## Begin MATERIAL PROVIDED

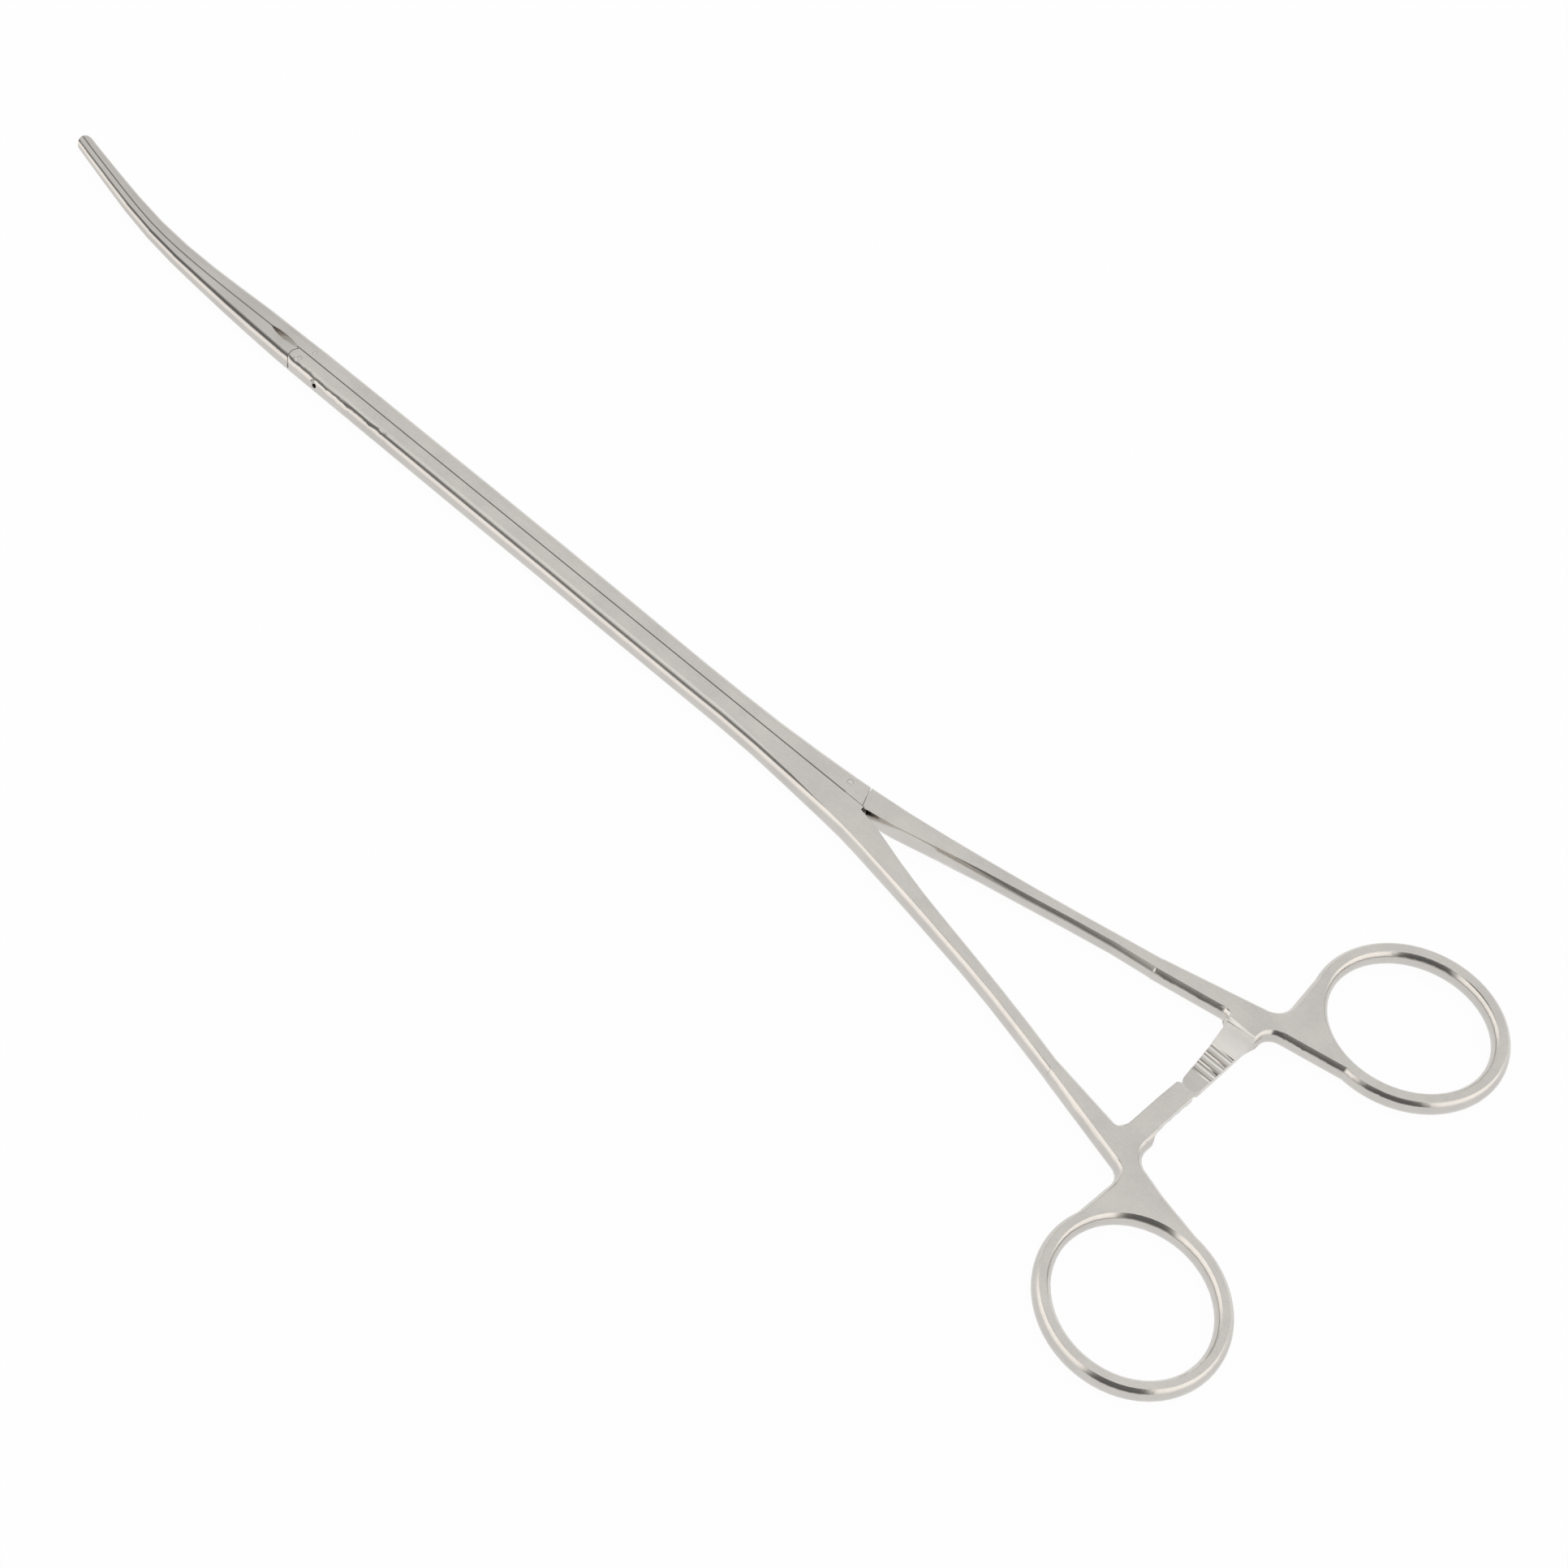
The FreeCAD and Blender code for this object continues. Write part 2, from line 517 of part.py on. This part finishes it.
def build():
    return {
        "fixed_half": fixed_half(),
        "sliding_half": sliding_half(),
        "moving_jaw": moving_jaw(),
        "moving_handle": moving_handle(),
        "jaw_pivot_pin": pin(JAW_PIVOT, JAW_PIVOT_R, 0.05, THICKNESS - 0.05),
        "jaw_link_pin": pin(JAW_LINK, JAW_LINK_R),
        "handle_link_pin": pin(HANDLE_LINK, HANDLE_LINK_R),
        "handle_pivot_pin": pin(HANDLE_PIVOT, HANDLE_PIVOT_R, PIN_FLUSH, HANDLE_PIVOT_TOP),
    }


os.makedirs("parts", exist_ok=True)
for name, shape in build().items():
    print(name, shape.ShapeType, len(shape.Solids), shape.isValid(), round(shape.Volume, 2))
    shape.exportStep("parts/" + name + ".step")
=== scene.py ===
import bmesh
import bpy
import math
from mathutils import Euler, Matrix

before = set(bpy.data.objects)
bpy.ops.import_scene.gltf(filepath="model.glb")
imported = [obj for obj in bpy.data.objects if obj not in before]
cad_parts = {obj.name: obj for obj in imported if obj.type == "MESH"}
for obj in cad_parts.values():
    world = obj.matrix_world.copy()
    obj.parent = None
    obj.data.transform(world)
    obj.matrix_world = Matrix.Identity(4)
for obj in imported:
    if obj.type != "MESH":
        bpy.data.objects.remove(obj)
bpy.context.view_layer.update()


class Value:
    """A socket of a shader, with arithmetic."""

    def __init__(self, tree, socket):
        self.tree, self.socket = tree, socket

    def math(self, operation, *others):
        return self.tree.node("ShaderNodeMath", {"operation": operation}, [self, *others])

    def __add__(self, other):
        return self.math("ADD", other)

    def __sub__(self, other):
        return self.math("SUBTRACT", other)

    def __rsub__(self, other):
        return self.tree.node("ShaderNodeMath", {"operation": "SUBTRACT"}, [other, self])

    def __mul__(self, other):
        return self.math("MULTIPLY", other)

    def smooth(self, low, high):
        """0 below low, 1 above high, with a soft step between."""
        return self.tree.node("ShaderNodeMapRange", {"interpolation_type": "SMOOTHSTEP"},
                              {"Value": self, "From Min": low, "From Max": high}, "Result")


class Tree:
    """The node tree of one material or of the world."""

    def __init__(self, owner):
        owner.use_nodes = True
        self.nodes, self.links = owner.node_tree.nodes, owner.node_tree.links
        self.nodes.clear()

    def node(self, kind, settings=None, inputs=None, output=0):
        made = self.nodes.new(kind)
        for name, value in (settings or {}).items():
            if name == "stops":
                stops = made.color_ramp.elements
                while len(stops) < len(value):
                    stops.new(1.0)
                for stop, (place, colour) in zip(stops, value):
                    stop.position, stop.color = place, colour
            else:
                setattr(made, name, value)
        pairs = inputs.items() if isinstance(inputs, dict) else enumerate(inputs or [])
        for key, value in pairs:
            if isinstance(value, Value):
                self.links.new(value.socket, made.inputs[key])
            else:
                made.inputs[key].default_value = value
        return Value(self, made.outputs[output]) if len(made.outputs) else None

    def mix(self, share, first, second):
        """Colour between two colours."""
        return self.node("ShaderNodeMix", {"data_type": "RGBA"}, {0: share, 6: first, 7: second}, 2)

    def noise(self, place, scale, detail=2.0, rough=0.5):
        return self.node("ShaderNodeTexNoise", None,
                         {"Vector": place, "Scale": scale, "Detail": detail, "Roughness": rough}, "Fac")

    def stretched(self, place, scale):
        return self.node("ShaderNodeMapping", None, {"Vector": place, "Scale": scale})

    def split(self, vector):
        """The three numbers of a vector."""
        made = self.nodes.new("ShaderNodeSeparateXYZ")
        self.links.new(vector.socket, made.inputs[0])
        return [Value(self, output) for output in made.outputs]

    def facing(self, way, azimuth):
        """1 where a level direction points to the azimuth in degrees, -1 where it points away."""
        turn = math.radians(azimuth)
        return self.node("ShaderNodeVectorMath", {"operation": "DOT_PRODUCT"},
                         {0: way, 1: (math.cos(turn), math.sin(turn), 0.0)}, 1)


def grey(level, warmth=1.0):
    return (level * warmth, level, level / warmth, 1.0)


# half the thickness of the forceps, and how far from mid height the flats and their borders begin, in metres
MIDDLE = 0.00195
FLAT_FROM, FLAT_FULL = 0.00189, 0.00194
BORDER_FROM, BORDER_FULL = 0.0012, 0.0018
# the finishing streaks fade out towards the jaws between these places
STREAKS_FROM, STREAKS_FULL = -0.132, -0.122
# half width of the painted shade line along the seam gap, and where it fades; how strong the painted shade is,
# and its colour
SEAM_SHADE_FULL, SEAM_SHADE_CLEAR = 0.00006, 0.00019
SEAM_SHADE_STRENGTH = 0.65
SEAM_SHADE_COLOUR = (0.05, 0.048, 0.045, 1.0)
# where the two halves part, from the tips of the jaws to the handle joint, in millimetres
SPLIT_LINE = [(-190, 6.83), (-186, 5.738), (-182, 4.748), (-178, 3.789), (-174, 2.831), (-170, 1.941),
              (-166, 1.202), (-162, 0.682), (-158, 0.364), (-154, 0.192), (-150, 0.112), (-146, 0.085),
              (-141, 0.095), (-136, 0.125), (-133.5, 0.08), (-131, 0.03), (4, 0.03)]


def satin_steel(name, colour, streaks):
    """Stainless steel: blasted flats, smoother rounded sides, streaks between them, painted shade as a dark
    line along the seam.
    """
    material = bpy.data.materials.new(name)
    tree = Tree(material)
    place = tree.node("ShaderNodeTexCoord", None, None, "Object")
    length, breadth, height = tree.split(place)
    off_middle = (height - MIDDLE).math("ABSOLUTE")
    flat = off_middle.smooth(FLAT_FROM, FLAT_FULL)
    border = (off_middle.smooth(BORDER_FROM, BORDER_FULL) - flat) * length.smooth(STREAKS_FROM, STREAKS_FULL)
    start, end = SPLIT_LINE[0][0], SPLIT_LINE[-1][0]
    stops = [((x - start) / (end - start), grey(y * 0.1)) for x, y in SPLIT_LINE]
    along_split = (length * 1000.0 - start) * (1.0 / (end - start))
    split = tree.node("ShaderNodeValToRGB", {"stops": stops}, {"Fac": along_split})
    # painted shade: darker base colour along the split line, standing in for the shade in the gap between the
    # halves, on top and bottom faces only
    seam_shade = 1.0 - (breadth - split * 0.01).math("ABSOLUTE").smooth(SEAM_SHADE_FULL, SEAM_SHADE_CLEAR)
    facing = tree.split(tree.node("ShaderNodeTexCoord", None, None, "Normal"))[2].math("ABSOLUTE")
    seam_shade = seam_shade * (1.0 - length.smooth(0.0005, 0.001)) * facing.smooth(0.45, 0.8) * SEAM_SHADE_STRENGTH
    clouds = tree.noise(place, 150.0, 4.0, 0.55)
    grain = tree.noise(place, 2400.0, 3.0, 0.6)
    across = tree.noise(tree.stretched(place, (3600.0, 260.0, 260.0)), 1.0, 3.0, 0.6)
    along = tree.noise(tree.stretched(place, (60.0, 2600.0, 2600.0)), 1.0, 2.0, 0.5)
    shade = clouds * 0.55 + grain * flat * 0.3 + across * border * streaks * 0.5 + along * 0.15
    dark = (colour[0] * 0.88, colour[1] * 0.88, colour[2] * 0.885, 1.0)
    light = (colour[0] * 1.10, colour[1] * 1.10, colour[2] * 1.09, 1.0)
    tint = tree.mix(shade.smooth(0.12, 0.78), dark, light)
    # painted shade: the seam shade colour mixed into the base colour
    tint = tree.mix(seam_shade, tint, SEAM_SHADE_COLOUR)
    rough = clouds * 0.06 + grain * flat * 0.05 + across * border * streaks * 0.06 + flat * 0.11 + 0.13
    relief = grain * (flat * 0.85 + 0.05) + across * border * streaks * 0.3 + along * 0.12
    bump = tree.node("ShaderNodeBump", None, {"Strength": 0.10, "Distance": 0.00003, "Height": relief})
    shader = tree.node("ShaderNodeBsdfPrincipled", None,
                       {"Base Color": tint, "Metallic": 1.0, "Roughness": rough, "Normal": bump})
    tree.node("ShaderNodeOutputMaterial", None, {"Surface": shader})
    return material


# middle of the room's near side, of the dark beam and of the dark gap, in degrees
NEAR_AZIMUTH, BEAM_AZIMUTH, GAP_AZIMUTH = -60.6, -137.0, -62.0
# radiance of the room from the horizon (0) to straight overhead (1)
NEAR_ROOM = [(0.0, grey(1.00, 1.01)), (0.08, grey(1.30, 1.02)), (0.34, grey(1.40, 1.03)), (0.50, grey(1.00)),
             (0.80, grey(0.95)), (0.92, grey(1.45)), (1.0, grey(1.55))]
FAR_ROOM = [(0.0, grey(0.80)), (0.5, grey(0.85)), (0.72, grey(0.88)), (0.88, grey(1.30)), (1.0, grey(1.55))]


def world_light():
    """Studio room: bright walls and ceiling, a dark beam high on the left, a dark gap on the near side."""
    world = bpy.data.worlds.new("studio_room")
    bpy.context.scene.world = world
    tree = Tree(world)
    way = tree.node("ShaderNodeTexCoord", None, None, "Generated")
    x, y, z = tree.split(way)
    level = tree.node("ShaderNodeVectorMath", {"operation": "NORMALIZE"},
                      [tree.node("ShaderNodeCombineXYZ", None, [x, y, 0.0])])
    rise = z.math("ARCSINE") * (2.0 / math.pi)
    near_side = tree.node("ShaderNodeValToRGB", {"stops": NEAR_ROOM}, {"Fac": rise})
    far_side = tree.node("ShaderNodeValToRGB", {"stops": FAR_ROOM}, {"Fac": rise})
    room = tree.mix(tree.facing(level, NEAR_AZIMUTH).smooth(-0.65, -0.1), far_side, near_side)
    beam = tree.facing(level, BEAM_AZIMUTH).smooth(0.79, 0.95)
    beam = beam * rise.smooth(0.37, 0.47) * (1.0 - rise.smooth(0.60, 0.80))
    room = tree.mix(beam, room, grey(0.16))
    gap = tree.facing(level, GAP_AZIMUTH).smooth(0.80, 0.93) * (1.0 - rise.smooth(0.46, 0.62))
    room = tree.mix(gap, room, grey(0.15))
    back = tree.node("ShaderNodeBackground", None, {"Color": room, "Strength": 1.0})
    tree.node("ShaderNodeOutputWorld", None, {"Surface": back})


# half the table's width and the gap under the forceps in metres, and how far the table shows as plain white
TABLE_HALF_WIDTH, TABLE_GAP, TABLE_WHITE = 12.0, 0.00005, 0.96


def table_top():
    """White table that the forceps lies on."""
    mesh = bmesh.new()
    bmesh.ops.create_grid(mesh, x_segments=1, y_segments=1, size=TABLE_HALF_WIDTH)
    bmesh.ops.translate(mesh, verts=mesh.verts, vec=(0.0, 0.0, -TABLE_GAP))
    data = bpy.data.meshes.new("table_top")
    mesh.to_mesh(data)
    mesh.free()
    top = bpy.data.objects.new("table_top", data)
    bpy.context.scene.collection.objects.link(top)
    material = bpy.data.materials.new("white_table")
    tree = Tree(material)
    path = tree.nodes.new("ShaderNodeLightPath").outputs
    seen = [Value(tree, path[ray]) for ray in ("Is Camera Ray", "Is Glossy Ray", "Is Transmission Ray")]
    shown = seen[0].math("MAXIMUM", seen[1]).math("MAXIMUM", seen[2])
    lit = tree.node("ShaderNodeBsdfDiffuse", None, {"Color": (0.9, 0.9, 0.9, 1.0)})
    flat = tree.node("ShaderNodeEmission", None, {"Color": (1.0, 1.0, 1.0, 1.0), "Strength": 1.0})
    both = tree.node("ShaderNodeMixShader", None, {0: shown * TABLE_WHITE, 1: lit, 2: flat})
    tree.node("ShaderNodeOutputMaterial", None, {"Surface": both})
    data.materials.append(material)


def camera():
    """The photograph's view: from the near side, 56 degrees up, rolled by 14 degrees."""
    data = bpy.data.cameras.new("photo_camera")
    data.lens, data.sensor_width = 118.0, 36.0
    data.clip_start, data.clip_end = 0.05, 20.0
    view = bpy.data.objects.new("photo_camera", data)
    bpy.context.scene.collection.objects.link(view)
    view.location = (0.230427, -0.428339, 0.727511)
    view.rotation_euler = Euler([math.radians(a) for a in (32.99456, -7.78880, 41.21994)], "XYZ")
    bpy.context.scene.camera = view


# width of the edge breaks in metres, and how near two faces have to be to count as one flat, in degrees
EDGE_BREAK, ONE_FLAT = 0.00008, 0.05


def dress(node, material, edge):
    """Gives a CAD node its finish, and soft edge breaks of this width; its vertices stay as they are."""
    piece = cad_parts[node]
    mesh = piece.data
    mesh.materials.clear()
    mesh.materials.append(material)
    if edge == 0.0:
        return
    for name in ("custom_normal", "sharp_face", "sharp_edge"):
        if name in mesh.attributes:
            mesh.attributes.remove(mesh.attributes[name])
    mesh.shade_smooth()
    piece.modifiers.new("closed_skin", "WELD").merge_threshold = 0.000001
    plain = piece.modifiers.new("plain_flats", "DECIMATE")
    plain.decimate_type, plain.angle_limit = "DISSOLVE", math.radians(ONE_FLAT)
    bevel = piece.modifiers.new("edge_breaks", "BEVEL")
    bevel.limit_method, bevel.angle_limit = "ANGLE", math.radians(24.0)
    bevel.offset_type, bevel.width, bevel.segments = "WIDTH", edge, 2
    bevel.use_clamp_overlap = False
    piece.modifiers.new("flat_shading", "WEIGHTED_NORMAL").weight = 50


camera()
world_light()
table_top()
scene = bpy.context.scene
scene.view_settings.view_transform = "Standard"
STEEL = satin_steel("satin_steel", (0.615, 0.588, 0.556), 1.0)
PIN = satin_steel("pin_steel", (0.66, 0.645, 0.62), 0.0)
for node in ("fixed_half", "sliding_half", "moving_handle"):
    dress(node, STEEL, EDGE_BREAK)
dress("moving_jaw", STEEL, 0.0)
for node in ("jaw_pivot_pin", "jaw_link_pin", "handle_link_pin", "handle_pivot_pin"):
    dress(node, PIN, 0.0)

## End MATERIAL PROVIDED

Print the material above verbatim, first line through the line containing "self.tree, self.socket = tree, socket", both included.

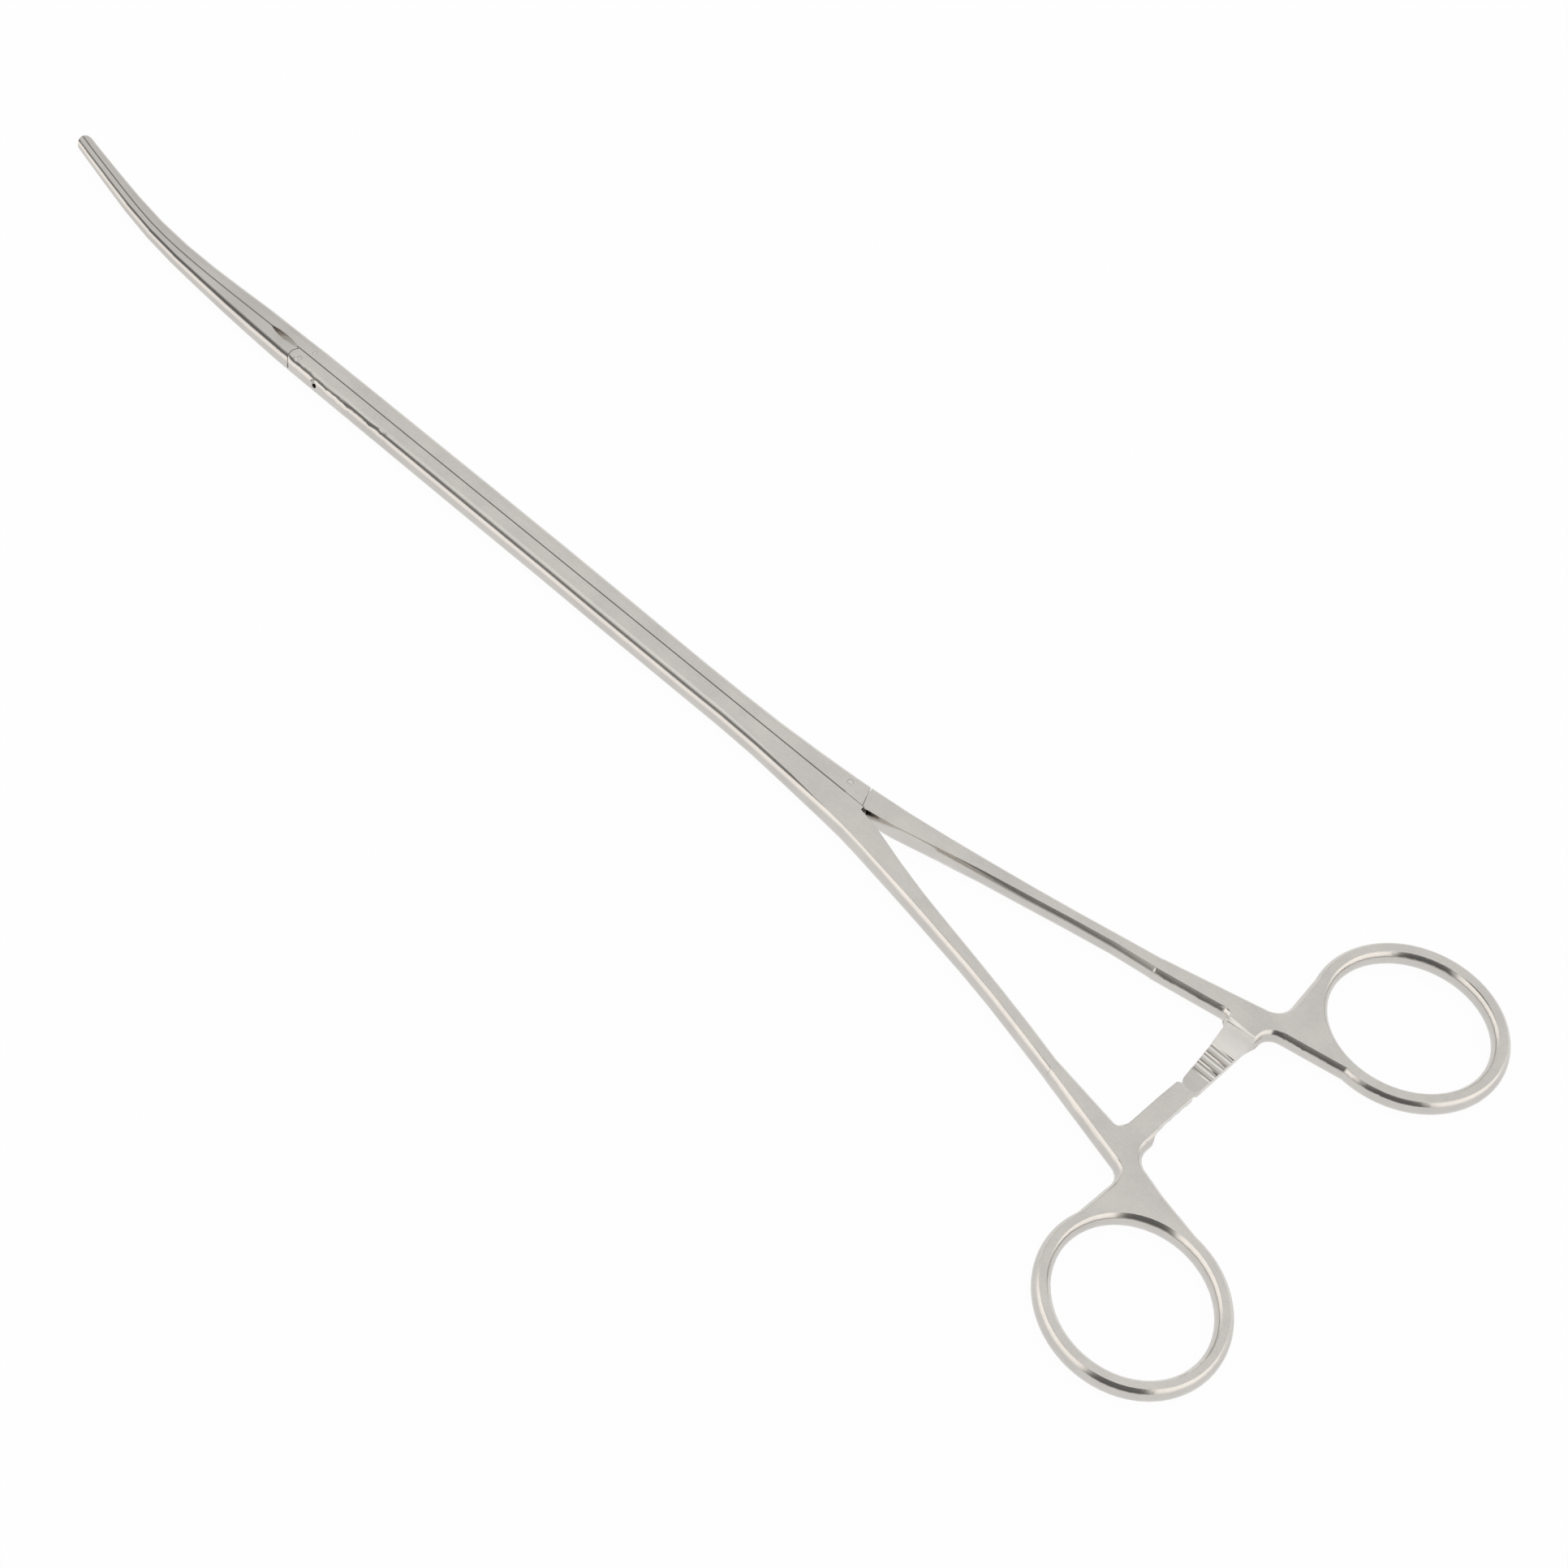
The FreeCAD and Blender code for this object continues. Write part 2, from line 517 of part.py on. This part finishes it.
def build():
    return {
        "fixed_half": fixed_half(),
        "sliding_half": sliding_half(),
        "moving_jaw": moving_jaw(),
        "moving_handle": moving_handle(),
        "jaw_pivot_pin": pin(JAW_PIVOT, JAW_PIVOT_R, 0.05, THICKNESS - 0.05),
        "jaw_link_pin": pin(JAW_LINK, JAW_LINK_R),
        "handle_link_pin": pin(HANDLE_LINK, HANDLE_LINK_R),
        "handle_pivot_pin": pin(HANDLE_PIVOT, HANDLE_PIVOT_R, PIN_FLUSH, HANDLE_PIVOT_TOP),
    }


os.makedirs("parts", exist_ok=True)
for name, shape in build().items():
    print(name, shape.ShapeType, len(shape.Solids), shape.isValid(), round(shape.Volume, 2))
    shape.exportStep("parts/" + name + ".step")
=== scene.py ===
import bmesh
import bpy
import math
from mathutils import Euler, Matrix

before = set(bpy.data.objects)
bpy.ops.import_scene.gltf(filepath="model.glb")
imported = [obj for obj in bpy.data.objects if obj not in before]
cad_parts = {obj.name: obj for obj in imported if obj.type == "MESH"}
for obj in cad_parts.values():
    world = obj.matrix_world.copy()
    obj.parent = None
    obj.data.transform(world)
    obj.matrix_world = Matrix.Identity(4)
for obj in imported:
    if obj.type != "MESH":
        bpy.data.objects.remove(obj)
bpy.context.view_layer.update()


class Value:
    """A socket of a shader, with arithmetic."""

    def __init__(self, tree, socket):
        self.tree, self.socket = tree, socket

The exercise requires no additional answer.